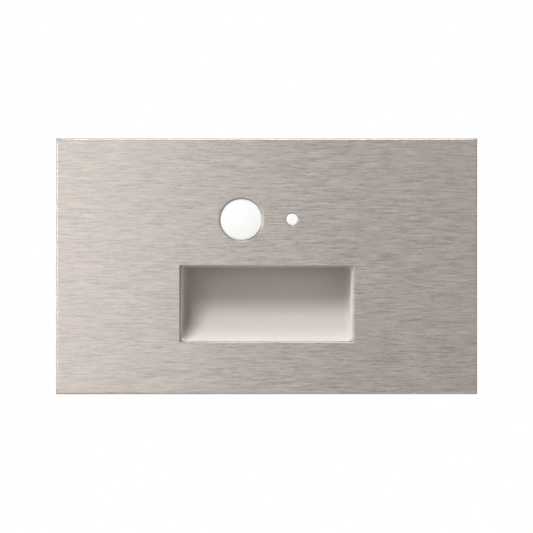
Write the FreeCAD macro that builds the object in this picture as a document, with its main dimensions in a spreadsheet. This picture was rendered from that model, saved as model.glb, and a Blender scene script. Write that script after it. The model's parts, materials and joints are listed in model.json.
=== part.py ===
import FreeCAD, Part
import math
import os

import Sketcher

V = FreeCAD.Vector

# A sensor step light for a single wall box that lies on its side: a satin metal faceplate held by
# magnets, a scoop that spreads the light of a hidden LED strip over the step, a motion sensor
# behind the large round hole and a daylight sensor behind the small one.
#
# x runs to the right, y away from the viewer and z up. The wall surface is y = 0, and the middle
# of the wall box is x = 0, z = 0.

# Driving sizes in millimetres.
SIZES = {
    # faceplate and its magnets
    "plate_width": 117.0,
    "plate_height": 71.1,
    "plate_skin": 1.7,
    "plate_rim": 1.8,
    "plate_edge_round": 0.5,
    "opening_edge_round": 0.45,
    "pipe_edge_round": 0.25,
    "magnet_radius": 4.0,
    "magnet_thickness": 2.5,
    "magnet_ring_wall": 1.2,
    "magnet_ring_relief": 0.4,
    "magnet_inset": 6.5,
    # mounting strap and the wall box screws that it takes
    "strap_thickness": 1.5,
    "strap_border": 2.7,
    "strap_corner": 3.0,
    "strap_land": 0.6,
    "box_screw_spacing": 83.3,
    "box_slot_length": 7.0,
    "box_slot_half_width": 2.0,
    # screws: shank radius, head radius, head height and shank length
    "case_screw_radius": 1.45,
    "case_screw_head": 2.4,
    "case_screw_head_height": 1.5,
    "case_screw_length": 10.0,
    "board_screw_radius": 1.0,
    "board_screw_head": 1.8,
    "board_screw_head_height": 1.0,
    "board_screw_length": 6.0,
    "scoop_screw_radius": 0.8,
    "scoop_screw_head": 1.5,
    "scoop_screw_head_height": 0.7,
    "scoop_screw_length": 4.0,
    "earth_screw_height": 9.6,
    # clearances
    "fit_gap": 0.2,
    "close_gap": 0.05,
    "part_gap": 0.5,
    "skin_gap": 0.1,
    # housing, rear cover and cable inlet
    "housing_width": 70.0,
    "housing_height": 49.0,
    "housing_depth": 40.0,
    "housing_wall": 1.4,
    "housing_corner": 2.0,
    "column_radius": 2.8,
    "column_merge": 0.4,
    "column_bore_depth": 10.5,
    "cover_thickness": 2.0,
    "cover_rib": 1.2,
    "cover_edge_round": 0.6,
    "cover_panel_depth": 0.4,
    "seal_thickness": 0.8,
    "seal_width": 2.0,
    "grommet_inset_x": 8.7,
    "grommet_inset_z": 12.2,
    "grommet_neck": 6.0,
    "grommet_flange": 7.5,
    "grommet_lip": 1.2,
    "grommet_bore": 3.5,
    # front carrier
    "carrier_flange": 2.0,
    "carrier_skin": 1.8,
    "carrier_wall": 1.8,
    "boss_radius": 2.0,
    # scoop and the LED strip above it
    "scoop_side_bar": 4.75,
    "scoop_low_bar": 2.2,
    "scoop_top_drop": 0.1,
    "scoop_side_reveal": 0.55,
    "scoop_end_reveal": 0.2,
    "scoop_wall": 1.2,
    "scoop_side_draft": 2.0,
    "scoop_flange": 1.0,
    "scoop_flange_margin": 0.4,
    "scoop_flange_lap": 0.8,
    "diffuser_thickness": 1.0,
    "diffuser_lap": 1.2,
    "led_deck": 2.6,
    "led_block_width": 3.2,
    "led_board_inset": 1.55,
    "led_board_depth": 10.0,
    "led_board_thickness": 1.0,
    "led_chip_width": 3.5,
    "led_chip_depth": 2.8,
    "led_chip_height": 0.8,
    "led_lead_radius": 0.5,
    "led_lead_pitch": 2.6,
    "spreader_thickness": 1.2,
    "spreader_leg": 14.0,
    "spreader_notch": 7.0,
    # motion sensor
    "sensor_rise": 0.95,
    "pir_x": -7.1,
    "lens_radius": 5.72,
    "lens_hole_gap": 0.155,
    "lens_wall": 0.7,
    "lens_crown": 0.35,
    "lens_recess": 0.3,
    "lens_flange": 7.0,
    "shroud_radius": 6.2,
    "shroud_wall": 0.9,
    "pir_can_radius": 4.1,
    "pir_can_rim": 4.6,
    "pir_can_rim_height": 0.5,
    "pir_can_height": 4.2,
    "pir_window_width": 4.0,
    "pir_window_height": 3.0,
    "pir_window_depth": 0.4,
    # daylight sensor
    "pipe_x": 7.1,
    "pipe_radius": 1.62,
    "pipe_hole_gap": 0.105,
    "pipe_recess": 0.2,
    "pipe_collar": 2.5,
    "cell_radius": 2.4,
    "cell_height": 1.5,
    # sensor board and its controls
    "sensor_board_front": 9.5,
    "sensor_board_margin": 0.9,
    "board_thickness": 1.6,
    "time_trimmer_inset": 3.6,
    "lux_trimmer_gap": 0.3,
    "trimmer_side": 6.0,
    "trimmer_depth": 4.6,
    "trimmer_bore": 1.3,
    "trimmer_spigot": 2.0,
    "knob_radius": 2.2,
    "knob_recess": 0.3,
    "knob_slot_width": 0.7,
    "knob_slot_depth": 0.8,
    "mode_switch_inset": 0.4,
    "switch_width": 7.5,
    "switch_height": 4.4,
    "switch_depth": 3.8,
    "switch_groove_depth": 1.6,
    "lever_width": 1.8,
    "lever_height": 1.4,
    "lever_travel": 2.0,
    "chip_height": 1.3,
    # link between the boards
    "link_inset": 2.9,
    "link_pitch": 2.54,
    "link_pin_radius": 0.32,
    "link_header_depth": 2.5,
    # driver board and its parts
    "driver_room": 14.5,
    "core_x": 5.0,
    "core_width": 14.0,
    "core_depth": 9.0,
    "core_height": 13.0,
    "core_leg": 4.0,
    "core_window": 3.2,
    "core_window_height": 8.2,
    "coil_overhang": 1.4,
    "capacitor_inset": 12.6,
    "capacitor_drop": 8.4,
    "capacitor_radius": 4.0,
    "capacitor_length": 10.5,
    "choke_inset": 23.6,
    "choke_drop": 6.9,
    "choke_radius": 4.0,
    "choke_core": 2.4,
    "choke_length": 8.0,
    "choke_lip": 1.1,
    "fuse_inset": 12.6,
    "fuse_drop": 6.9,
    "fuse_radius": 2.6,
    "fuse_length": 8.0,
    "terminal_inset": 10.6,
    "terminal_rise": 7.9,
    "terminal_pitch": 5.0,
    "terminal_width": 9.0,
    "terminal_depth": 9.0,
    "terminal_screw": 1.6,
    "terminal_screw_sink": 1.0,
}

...

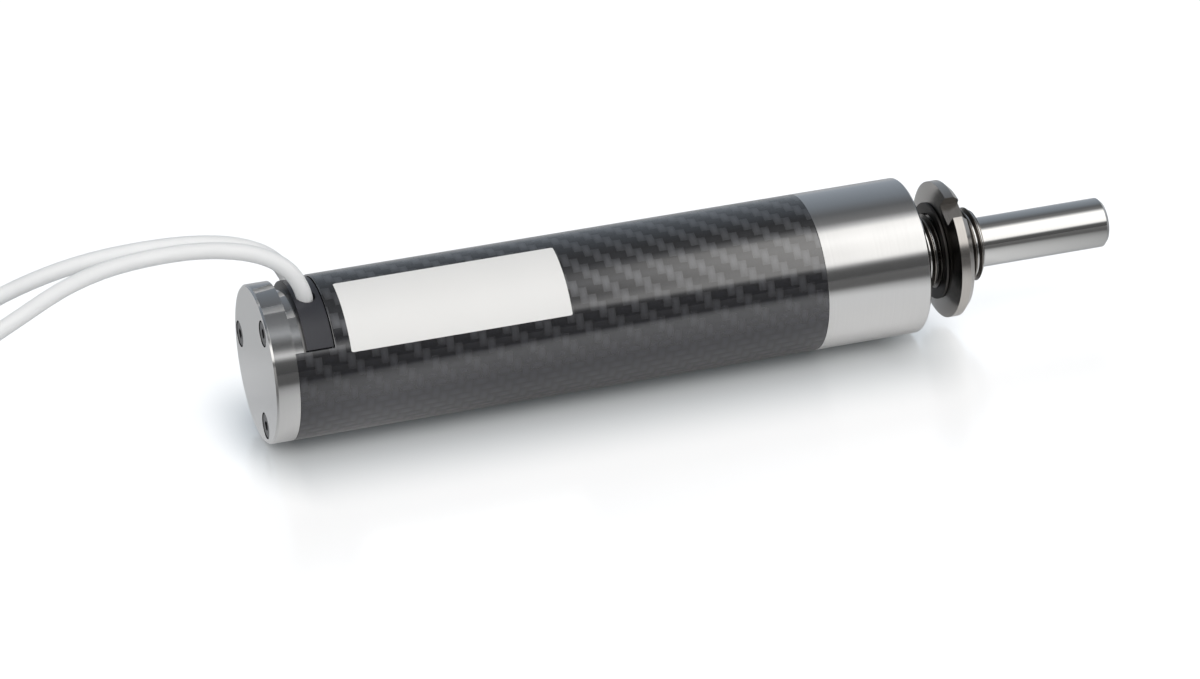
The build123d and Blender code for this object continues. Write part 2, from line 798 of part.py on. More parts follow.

* **YOUR OBJECTIVE**:
Above are the lines; repeat exactly the ones from the line containing "Write the FreeCAD" down to the line containing "# of the wall box is x = 0, z = 0.", both inclusive.

* **FINAL RESULT**:
Write the FreeCAD macro that builds the object in this picture as a document, with its main dimensions in a spreadsheet. This picture was rendered from that model, saved as model.glb, and a Blender scene script. Write that script after it. The model's parts, materials and joints are listed in model.json.
=== part.py ===
import FreeCAD, Part
import math
import os

import Sketcher

V = FreeCAD.Vector

# A sensor step light for a single wall box that lies on its side: a satin metal faceplate held by
# magnets, a scoop that spreads the light of a hidden LED strip over the step, a motion sensor
# behind the large round hole and a daylight sensor behind the small one.
#
# x runs to the right, y away from the viewer and z up. The wall surface is y = 0, and the middle
# of the wall box is x = 0, z = 0.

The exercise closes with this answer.